You can see the same pattern in Windows desktop apps. They didn't use MFC for themselves, didn't use Winforms, used WPF only a little.



view as:

UWP everywhere now though.

Is that true? Which larger app is written in UWP? Something like Office, Skype or Visual Studio.

Windows itself is gradually rewriting its shell components in UWP XAML.

There is a watered-down version of Office in UWP. The built-in OneNote is actually this UWP. It uses a different stylus filtering algorithm from the desktop version, which is why I don't use it myself, but rest assured it works just fine.

The preferred Windows client for Skype has been UWP for a while now (though up until recently it was still often referred to as "Skype Preview").

If they didn't use MFC, WinForms and WPF what exactly were they using?
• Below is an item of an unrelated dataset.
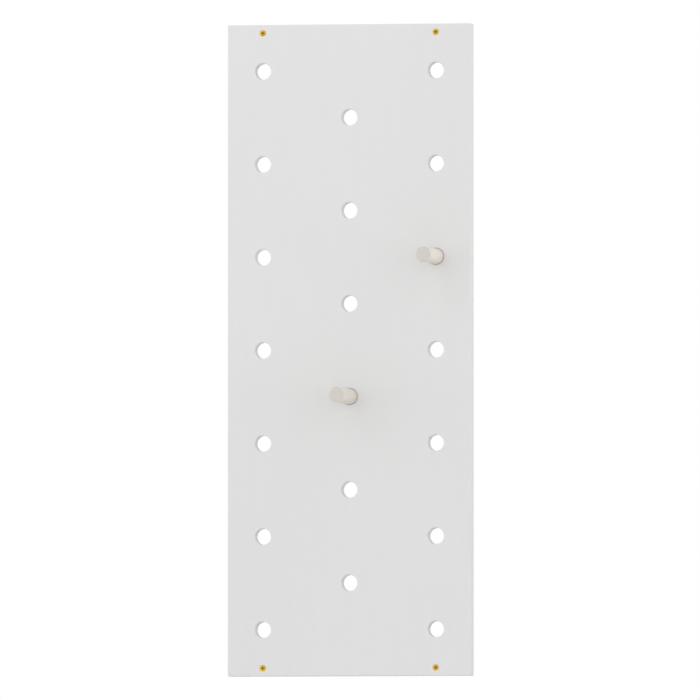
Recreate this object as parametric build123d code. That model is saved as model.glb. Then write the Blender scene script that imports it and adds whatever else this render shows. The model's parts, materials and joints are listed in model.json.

Flash?

Win32


WTL is way old.

Yes, but it's far newer than Win32 and MFC. There's also ATL, Active Template Library.

To be somewhat less cynical, VSS and TFVC were not intended to scale to the size of Windows's codebase, thus they weren't used. And instead of inventing our own thing this time around, we went with (and make contributions back to) the de facto standard.

When I was in Xbox, we had a lot of things in TFVC: all the services code, most of the console and Windows apps, and many of the tools. Only the Windows-related bits were in SD.